My hide is a wooden box less than 4ft square and 5ft high. There is an opening in the front to poke my camera through, which I have covered with three layers of camouflage netting so that the buzzards can’t see in.

This also means that I can’t see out, apart from directly down my camera lens. But I have rigged up a security camera connected to a seven inch monitor as an alternative link to the outside world.

I also rely on the sound of the other birds about me. Jays, magpies and other small birds will sound out an alarm on the approach of a buzzard.

If I hear these urgent calls, I get my camera ready so that I can capture the moment a buzzard lands.

It’s always such a spectacle watching the other birds scatter as these big birds of prey come in, posturing with their wings wide like the big bullies in the playground.

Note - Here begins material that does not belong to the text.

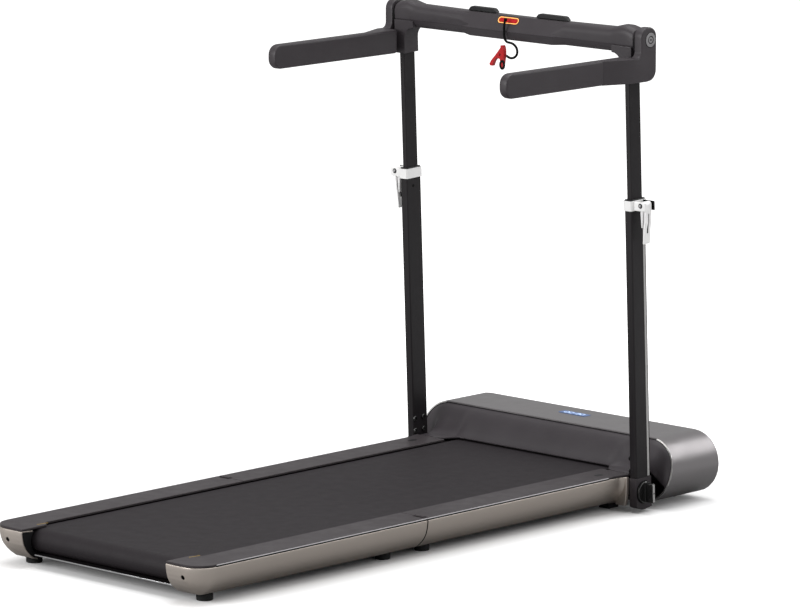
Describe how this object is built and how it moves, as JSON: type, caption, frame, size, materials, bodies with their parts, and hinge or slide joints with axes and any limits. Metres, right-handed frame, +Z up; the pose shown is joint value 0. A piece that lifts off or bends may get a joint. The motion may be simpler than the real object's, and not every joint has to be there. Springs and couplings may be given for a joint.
{
  "type": "folding motorised walking treadmill",
  "caption": "Flat motorised walking treadmill whose deck folds in half, with a fold-down telescopic handle frame, swinging armrests and a safety key on a cord.",
  "frame": {"origin": "on the floor, under the middle of the machine's overall box", "axes": "+Z up, +Y the way the user faces (towards the motor housing), +X the user's right hand"},
  "size_m": [0.718, 1.4536, 1.0151],
  "materials": {
    "champagne_shell": "satin, warm grey",
    "satin_housing": "satin",
    "charcoal_plastic": "fine grain",
    "grey_trim": "fine grain",
    "black_plastic": "matte",
    "black_paint": "satin powder coat",
    "belt_rubber": "fine diamond grain",
    "bright_steel": "turned",
    "silver_clamp": "silver paint",
    "foot_rubber": "matte",
    "deck_board": "phenolic film",
    "red_plastic": "semi-gloss",
    "display_lens": "smoked, lit from behind"
  },
  "bodies": {
    "base": {"rail_front_left": "champagne_shell", "rail_front_right": "champagne_shell", "trim_front_left": "grey_trim", "trim_front_right": "grey_trim", "fold_hinge_pin_left": "bright_steel", "fold_hinge_pin_right": "bright_steel", "deck_board_front": "deck_board", "belt_front": "belt_rubber", "subframe_front": "black_paint", "foot_middle_front_left": "foot_rubber", "foot_middle_front_right": "foot_rubber", "foot_front_left": "foot_rubber", "foot_front_right": "foot_rubber", "housing_shell": "satin_housing", "housing_base": "black_plastic", "housing_rear_cover": "charcoal_plastic", "display_lens": "display_lens", "power_inlet": "black_plastic", "motor": "black_paint", "drive_belt": "belt_rubber"},
    "rear_deck": {"rail_rear_left": "champagne_shell", "rail_rear_right": "champagne_shell", "trim_rear_left": "grey_trim", "trim_rear_right": "grey_trim", "deck_board_rear": "deck_board", "belt_rear": "belt_rubber", "subframe_rear": "black_paint", "roller_end_block_left": "black_plastic", "roller_end_block_right": "black_plastic", "foot_rear_left": "foot_rubber", "foot_rear_right": "foot_rubber", "foot_middle_rear_left": "foot_rubber", "foot_middle_rear_right": "foot_rubber"},
    "handle_frame": {"upright_base_left": "charcoal_plastic", "upright_base_right": "charcoal_plastic", "upright_tube_left": "black_paint", "upright_tube_right": "black_paint", "clamp_band_left": "silver_clamp", "clamp_band_right": "silver_clamp"},
    "upper_frame": {"inner_tube_left": "black_paint", "inner_tube_right": "black_paint", "crossbar_upper_shell": "charcoal_plastic", "crossbar_lower_shell": "charcoal_plastic", "device_rest_left": "black_plastic", "device_rest_right": "black_plastic"},
    "armrest_left": {"handle_left": "charcoal_plastic"},
    "armrest_right": {"handle_right": "charcoal_plastic"},
    "lever_left": {"clamp_lever_left": "silver_clamp"},
    "lever_right": {"clamp_lever_right": "silver_clamp"},
    "knob_left": {"wing_knob_left": "black_plastic"},
    "knob_right": {"wing_knob_right": "black_plastic"},
    "key_set": {"safety_key": "red_plastic", "lanyard": "black_plastic", "lanyard_clip": "red_plastic"},
    "roller_rear": {"rear_roller": "bright_steel"},
    "roller_front": {"front_roller": "bright_steel"},
    "pulley": {"motor_pulley": "bright_steel"},
    "wheel_left": {"transport_wheel_left": "foot_rubber"},
    "wheel_right": {"transport_wheel_right": "foot_rubber"},
    "rocker": {"power_switch": "black_plastic"}
  },
  "joints": [
    {"name": "deck_fold", "type": "hinge", "parent": "base", "child": "rear_deck", "pos_m": [0, -0.095, 0.0812], "axis": [-1, 0, 0], "range_deg": [0, 179]},
    {"name": "frame_fold", "type": "hinge", "parent": "base", "child": "handle_frame", "pos_m": [0, 0.5221, 0.044], "axis": [-1, 0, 0], "range_deg": [-79, 0]},
    {"name": "height_slide", "type": "slide", "parent": "handle_frame", "child": "upper_frame", "axis": [0, -0.0401, 0.9992], "range_m": [-0.22, 0]},
    {"name": "armrest_left_swing", "type": "hinge", "parent": "upper_frame", "child": "armrest_left", "pos_m": [-0.3488, 0.4954, 0.986], "axis": [1, 0, 0], "range_deg": [-90, 0]},
    {"name": "armrest_right_swing", "type": "hinge", "parent": "upper_frame", "child": "armrest_right", "pos_m": [0.3488, 0.4954, 0.986], "axis": [1, 0, 0], "range_deg": [-90, 0]},
    {"name": "clamp_lever_left_swing", "type": "hinge", "parent": "handle_frame", "child": "lever_left", "pos_m": [-0.3455, 0.4979, 0.6465], "axis": [0, 0.9992, 0.0401], "range_deg": [0, 95]},
    {"name": "clamp_lever_right_swing", "type": "hinge", "parent": "handle_frame", "child": "lever_right", "pos_m": [0.3455, 0.4979, 0.6465], "axis": [0, -0.9992, -0.0401], "range_deg": [0, 95]},
    {"name": "wing_knob_left_turn", "type": "hinge", "parent": "handle_frame", "child": "knob_left", "pos_m": [-0.3281, 0.5221, 0.044], "axis": [1, 0, 0], "continuous": true},
    {"name": "wing_knob_right_turn", "type": "hinge", "parent": "handle_frame", "child": "knob_right", "pos_m": [0.3281, 0.5221, 0.044], "axis": [1, 0, 0], "continuous": true},
    {"name": "safety_key_pull", "type": "slide", "parent": "upper_frame", "child": "key_set", "axis": [0, -0.8694, 0.4942], "range_m": [0, 0.03]},
    {"name": "front_roller_spin", "type": "hinge", "parent": "base", "child": "roller_front", "pos_m": [0, 0.585, 0.0523], "axis": [1, 0, 0], "continuous": true},
    {"name": "rear_roller_spin", "type": "hinge", "parent": "rear_deck", "child": "roller_rear", "pos_m": [0, -0.672, 0.0523], "axis": [1, 0, 0], "continuous": true},
    {"name": "motor_pulley_spin", "type": "hinge", "parent": "base", "child": "pulley", "pos_m": [-0.254, 0.668, 0.078], "axis": [1, 0, 0], "continuous": true},
    {"name": "transport_wheel_left_spin", "type": "hinge", "parent": "base", "child": "wheel_left", "pos_m": [-0.262, 0.681, 0.03], "axis": [1, 0, 0], "continuous": true},
    {"name": "transport_wheel_right_spin", "type": "hinge", "parent": "base", "child": "wheel_right", "pos_m": [0.262, 0.681, 0.03], "axis": [1, 0, 0], "continuous": true},
    {"name": "power_switch_rock", "type": "hinge", "parent": "base", "child": "rocker", "pos_m": [0.17, 0.714, 0.07], "axis": [1, 0, 0], "range_deg": [-10, 0]}
  ],
  "couplings": [
    {"joint": "rear_roller_spin", "follows": "front_roller_spin", "ratio": 1},
    {"joint": "motor_pulley_spin", "follows": "front_roller_spin", "ratio": 2.636}
  ]
}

I’ve noticed that the adult birds seem to know when I’m in the hide. The male - the most cautious of the group - keeps his distance and the female has even glared down the camera lens once or twice, so this month I took to go to the hide with my father so that when he left, the buzzards, seeing him walking away, were tricked into thinking the hide was empty. It worked to a point, but again the male wasn’t keen on leaving the safety of the nearby tree branches.

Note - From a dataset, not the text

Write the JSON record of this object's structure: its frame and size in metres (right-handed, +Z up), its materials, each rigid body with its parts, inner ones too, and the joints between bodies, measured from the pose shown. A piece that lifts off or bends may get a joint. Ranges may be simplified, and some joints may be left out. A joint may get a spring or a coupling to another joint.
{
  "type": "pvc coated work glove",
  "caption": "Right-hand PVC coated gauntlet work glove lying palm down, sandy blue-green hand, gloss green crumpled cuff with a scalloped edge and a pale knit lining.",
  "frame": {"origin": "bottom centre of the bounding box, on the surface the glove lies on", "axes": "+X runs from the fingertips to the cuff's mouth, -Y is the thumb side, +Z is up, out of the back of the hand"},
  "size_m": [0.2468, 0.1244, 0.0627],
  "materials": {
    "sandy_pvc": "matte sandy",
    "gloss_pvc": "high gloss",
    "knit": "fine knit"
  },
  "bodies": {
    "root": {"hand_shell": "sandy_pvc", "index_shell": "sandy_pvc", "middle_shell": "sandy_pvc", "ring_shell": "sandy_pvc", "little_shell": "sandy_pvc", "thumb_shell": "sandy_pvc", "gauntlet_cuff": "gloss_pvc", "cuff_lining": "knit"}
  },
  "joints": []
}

One morning I took a Go-Pro camera, a waterproof video camera capable of getting wide-angled stills, and set it up close to the feeding station. I planned to capture a shot of the buzzard with the snow-capped peak of Mount Snowdon in the background.

I’d camouflaged the camera with netting and moss, but my efforts didn’t work. The female took one look at the object on the ground and flew off, letting out a loud call of alarm which unsettled the chick.

Later the male flew in and landed on the feeding stump. I took two photographs of him as he glared down at the rock, but he too was disturbed at the sight of my camera and decided to fly off.

After spooking the buzzards, I decided to give up on my Go-Pro ambitions and I’m still working on alternative plans to capture buzzard, twisted hawthorn and Mount Snowdon in one image!